Wenn ich als „heidnischer“ Onkel aber erlebe, wie wichtig der Glaube an Jesus den anderen Familienmitgliedern ist und das auch den Ablauf und die Gestaltung eines Familienbesuches prägt, vielleicht sogar inclusive Gottesdienstbesuch, dann habe ich zumindest Achtung vor dem Glauben der anderen und sehe das Gewicht, dass der Glaube für andere haben kann.
Sie sehen daran, wie Jesus Familie und Glaube fest aneinander bindet, nicht als ein kategorisches Muss, sondern in einer Verheißung, die in Entscheidungssituationen wirksam werden kann.
So auch heute, wie in den anderen Gottesdiensten zu diesem Thema, drei Impulse zum eigenen Reflektieren und Nachdenken:
1. Wie habe ich Familie erlebt?
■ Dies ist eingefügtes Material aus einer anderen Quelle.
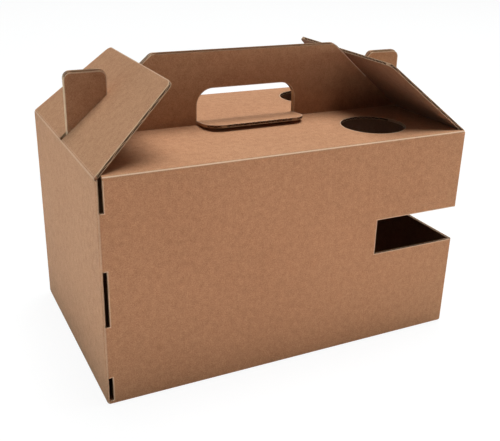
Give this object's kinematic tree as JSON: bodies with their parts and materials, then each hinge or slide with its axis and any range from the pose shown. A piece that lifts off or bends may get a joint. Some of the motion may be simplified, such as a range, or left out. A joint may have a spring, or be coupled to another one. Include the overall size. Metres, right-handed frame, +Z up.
{
  "type": "bottle carrier box",
  "caption": "Folded corrugated board carrying box with an upright handle between sloping side flaps, round bottle holes in the roof and windows round its corners.",
  "frame": {"origin": "middle of the base, on the surface the box stands on", "axes": "+X to the right along the front wall, +Y to the back, +Z up"},
  "size_m": [0.4, 0.25, 0.307],
  "materials": {
    "kraft_board": "matt"
  },
  "bodies": {
    "carrier": {"carrier_body": "kraft_board"},
    "left_flap": {"left_side_flap": "kraft_board"},
    "right_flap": {"right_side_flap": "kraft_board"},
    "finger_flap": {"grip_flap": "kraft_board"}
  },
  "joints": [
    {"name": "left_flap_hinge", "type": "hinge", "parent": "carrier", "child": "left_flap", "pos_m": [-0.1985, 0, 0.2285], "axis": [0, -1, 0], "range_deg": [0, 135]},
    {"name": "right_flap_hinge", "type": "hinge", "parent": "carrier", "child": "right_flap", "pos_m": [0.1985, 0, 0.2285], "axis": [0, 1, 0], "range_deg": [0, 135]},
    {"name": "finger_flap_hinge", "type": "hinge", "parent": "carrier", "child": "finger_flap", "pos_m": [0, -0.0016, 0.2325], "axis": [-1, 0, 0], "range_deg": [-6, 85]}
  ]
}
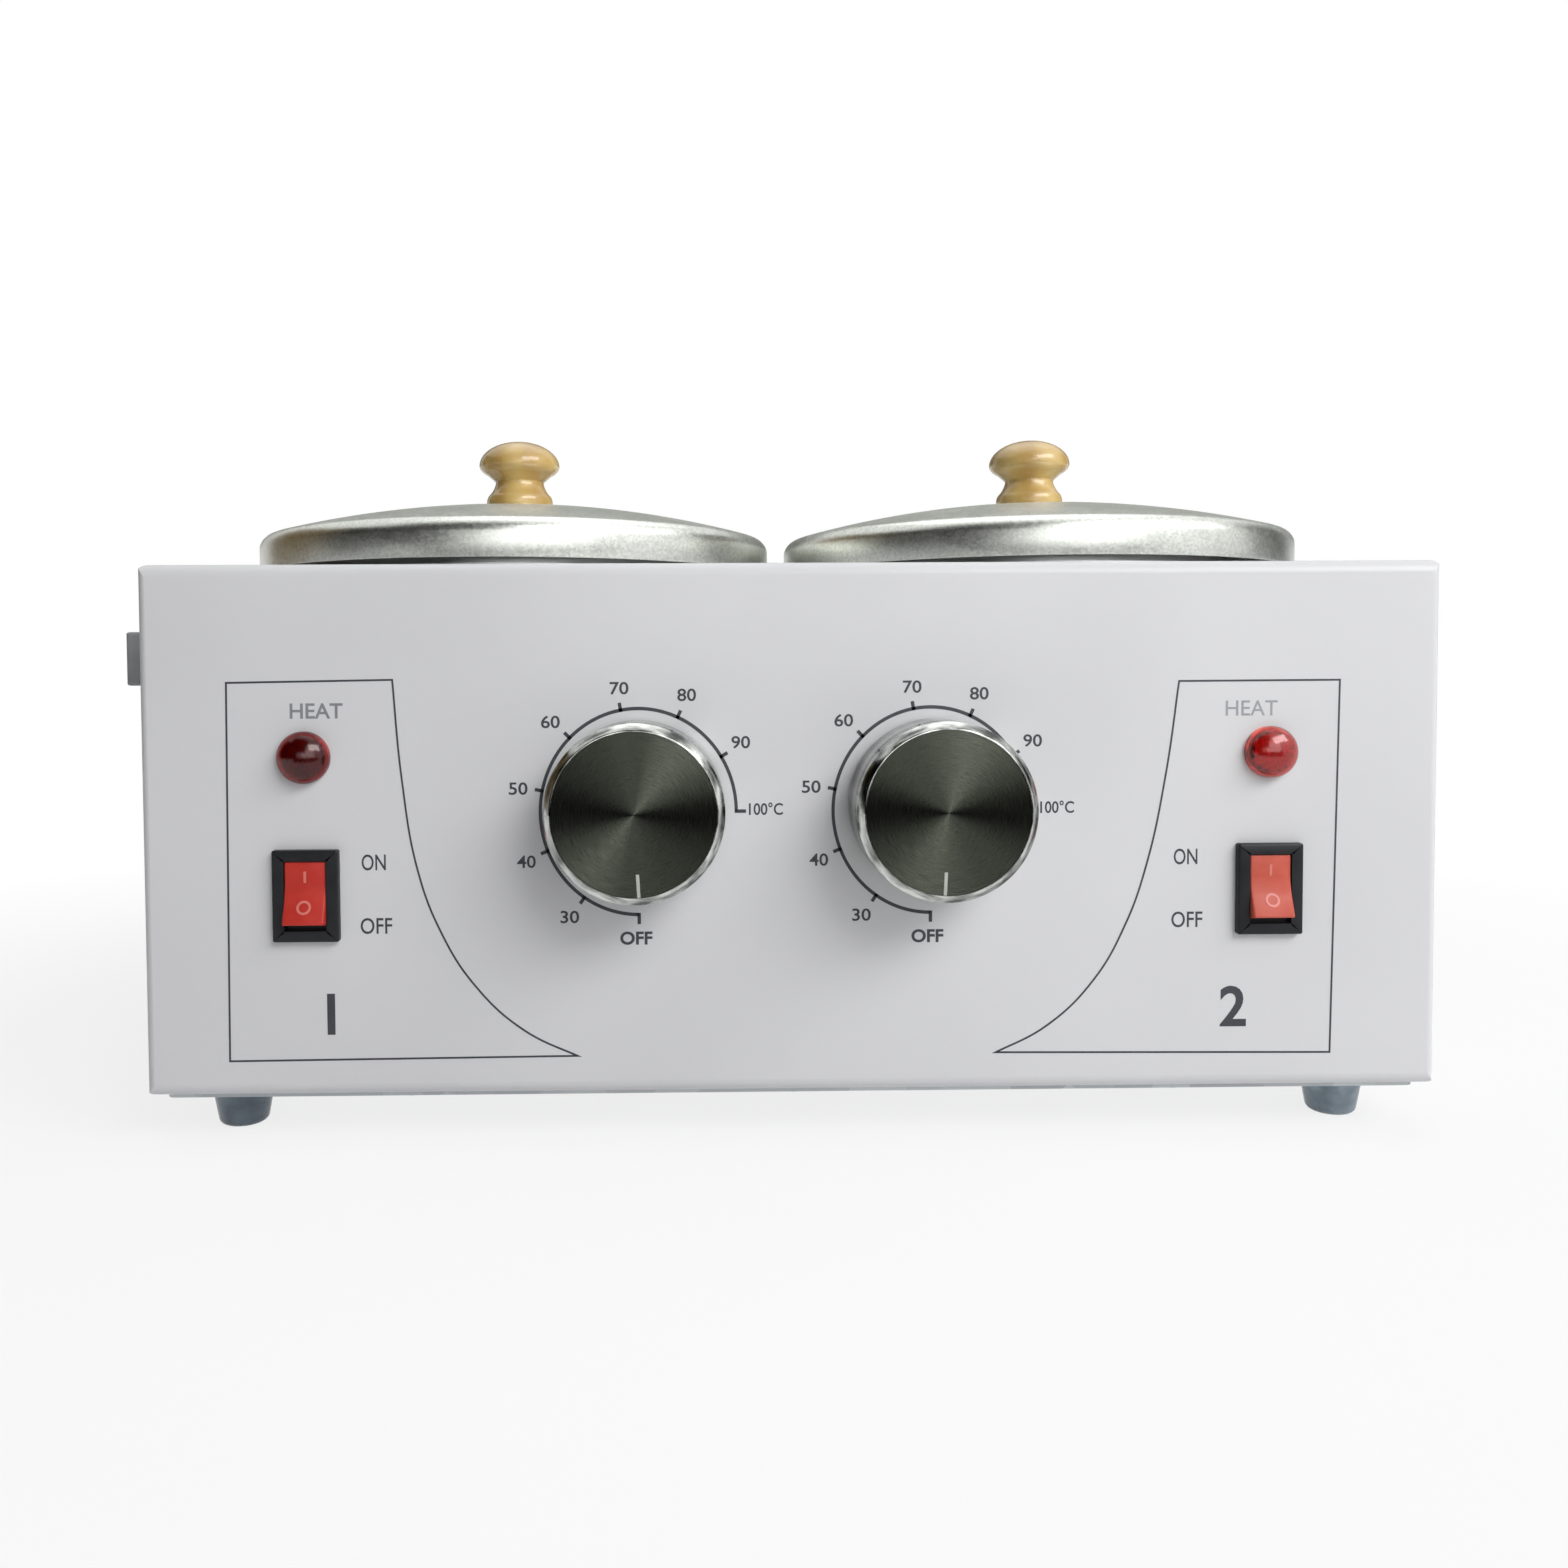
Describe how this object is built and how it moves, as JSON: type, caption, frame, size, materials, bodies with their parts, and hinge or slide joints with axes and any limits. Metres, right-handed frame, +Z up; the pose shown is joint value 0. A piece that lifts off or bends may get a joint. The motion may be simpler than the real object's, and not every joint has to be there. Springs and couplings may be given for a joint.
{
  "type": "double wax warmer",
  "caption": "White sheet-metal wax warmer with two lift-out aluminium pots, domed lids with wooden knobs, temperature dials, rocker switches and red signal lamps.",
  "frame": {"origin": "centre of the bounding box at the table, under the feet", "axes": "+X to the viewer's right when facing the dials, +Y from the front to the rear, +Z up"},
  "size_m": [0.318, 0.184, 0.1744],
  "materials": {
    "case_paint": "white powder coat",
    "zinc_steel": "zinc-plated sheet",
    "screw_steel": "zinc-plated",
    "foot_rubber": "glossy translucent blue-grey",
    "brass_parts": "plain brass",
    "gland_plastic": "moulded nylon",
    "black_rubber": "matt",
    "well_aluminium": "spun satin",
    "band_steel": "steel-clad mica band",
    "felt": "ceramic fibre felt",
    "black_plastic": "moulded",
    "ceramic_plastic": "moulded, cream",
    "copper_tube": "copper capillary tube and bulb",
    "red_lens": "clear red, faceted inside",
    "wire_cover": "heat-proof wire insulation",
    "pot_aluminium": "spun satin",
    "lid_aluminium": "fine satin, lightly sparkling",
    "turned_wood": "turned light hardwood, lacquered",
    "dial_aluminium": "bright diamond-cut edge",
    "dial_black": "spun face, black anodised",
    "red_plastic": "moulded"
  },
  "bodies": {
    "case": {"case_shell": "case_paint", "base_plate": "zinc_steel", "base_screws": "screw_steel", "foot_front_left": "foot_rubber", "foot_front_right": "foot_rubber", "foot_rear_left": "foot_rubber", "foot_rear_right": "foot_rubber", "foot_screws": "screw_steel", "foot_nuts": "brass_parts", "gland_body": "gland_plastic", "gland_locknut": "gland_plastic", "gland_seal": "black_rubber", "gland_cap": "gland_plastic", "heating_well_left": "well_aluminium", "heating_well_right": "well_aluminium", "heater_band_left": "band_steel", "heater_band_right": "band_steel", "band_clamp_screws": "screw_steel", "insulation_left": "felt", "insulation_right": "felt", "thermal_cutout_left": "black_plastic", "thermal_cutout_right": "black_plastic", "thermostat_left": "ceramic_plastic", "thermostat_right": "ceramic_plastic", "sensor_bulb_left": "copper_tube", "sensor_bulb_right": "copper_tube", "thermostat_screws": "screw_steel", "switch_housing_left": "black_plastic", "switch_housing_right": "black_plastic", "lamp_body_left": "black_plastic", "lamp_body_right": "black_plastic", "lamp_lens_left": "red_lens", "lamp_lens_right": "red_lens", "lamp_nuts": "black_plastic", "terminal_block": "ceramic_plastic", "earth_stud": "brass_parts", "supply_wires": "wire_cover", "control_wires_left": "wire_cover", "control_wires_right": "wire_cover"},
    "pot_left": {"wax_pot_left": "pot_aluminium"},
    "lid_left": {"lid_left": "lid_aluminium", "lid_knob_left": "turned_wood", "lid_screw_left": "screw_steel"},
    "dial_left": {"dial_shaft_left": "screw_steel", "dial_core_left": "black_plastic", "dial_shell_left": "dial_aluminium", "dial_face_left": "dial_black"},
    "rocker_left": {"switch_rocker_left": "red_plastic"},
    "pot_right": {"wax_pot_right": "pot_aluminium"},
    "lid_right": {"lid_right": "lid_aluminium", "lid_knob_right": "turned_wood", "lid_screw_right": "screw_steel"},
    "dial_right": {"dial_shaft_right": "screw_steel", "dial_core_right": "black_plastic", "dial_shell_right": "dial_aluminium", "dial_face_right": "dial_black"},
    "rocker_right": {"switch_rocker_right": "red_plastic"}
  },
  "joints": [
    {"name": "pot_lift_left", "type": "slide", "parent": "case", "child": "pot_left", "axis": [0, 0, 1], "range_m": [0, 0.12]},
    {"name": "lid_lift_left", "type": "slide", "parent": "pot_left", "child": "lid_left", "axis": [0, 0, 1], "range_m": [0, 0.06]},
    {"name": "dial_turn_left", "type": "hinge", "parent": "case", "child": "dial_left", "pos_m": [-0.0258, -0.072, 0.078], "axis": [0, 1, 0], "range_deg": [0, 270]},
    {"name": "rocker_tilt_left", "type": "hinge", "parent": "case", "child": "rocker_left", "pos_m": [-0.1015, -0.07046, 0.058], "axis": [1, 0, 0], "range_deg": [0, 22]},
    {"name": "pot_lift_right", "type": "slide", "parent": "case", "child": "pot_right", "axis": [0, 0, 1], "range_m": [0, 0.12]},
    {"name": "lid_lift_right", "type": "slide", "parent": "pot_right", "child": "lid_right", "axis": [0, 0, 1], "range_m": [0, 0.06]},
    {"name": "dial_turn_right", "type": "hinge", "parent": "case", "child": "dial_right", "pos_m": [0.0419, -0.072, 0.078], "axis": [0, 1, 0], "range_deg": [0, 270]},
    {"name": "rocker_tilt_right", "type": "hinge", "parent": "case", "child": "rocker_right", "pos_m": [0.1193, -0.07046, 0.058], "axis": [1, 0, 0], "range_deg": [0, 22]}
  ]
}
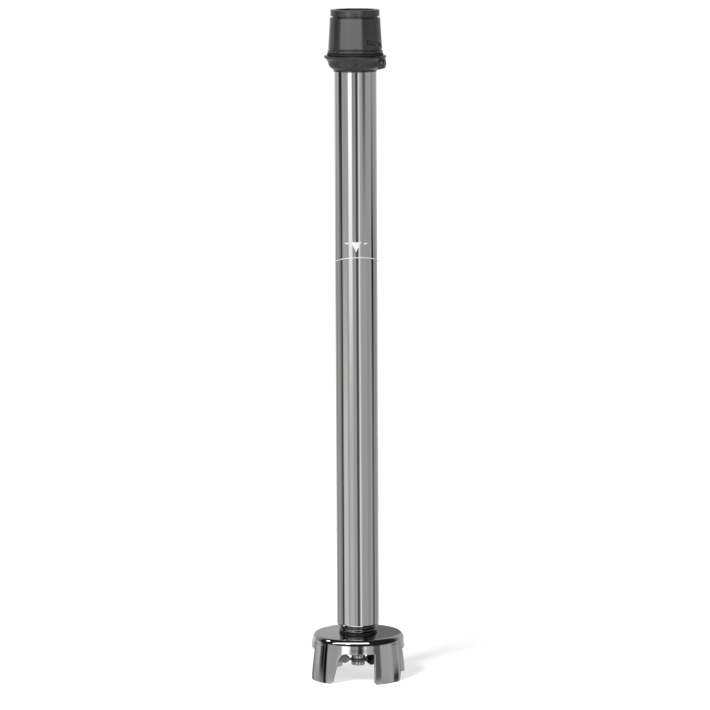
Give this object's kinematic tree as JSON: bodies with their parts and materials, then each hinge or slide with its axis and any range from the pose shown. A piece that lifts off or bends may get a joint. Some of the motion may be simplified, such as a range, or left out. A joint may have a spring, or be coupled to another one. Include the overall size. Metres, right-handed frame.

Ist sie mir nah oder kann sie mir gestohlen bleiben? Warum ist das so? Gibt es vielleicht Schlüsselerlebnisse, die mein heutiges Verständnis und emotionales Erleben von Familie beeinflussen? Welche Schlussfolgerungen ziehe ich für mein Leben daraus und vor allem …
2. Wie kann ich mit diesen Erfahrungen dazu beitragen, dass Familie für meine Kinder, Schwiegerkinder und Enkel und Gäste zu einem Ort wird, an dem jeder angenommen ist, wie er ist, an dem jeder in seiner ganzen persönlichen Identität und Eigenständigkeit da sein darf, wie sie ihm Gott geschenkt hat.
3. Vielleicht für die Zukunft ihrer Familie wichtigste Impuls:
Wie klar erlebt meine Familie, die Gäste meiner Familie, mein ganzes „Haus“ meine persönliche Bindung an Jesus Christus, nicht nur allgemein und im Prinzip, sondern in alltäglichen und all-festlichen Entscheidungssituationen? Wie frei bin ich, angesichts anderer Familienforderungen, meinen Schwerpunkt Glauben, Gott unbeirrbar zu leben oder lasse ich meinen Glauben schnell hinter mich, wenn die Familie ruft, die Küche ruft, der Tagesrhythmus ruft?
Bin ich mir bewusst, dass ich dadurch dass „selig werden“ meiner Familie, meines Hauses aufs Spiel setze?
Ich wünsche ihnen einen nachdenklichen und ehrlichen Sonntag. Amen.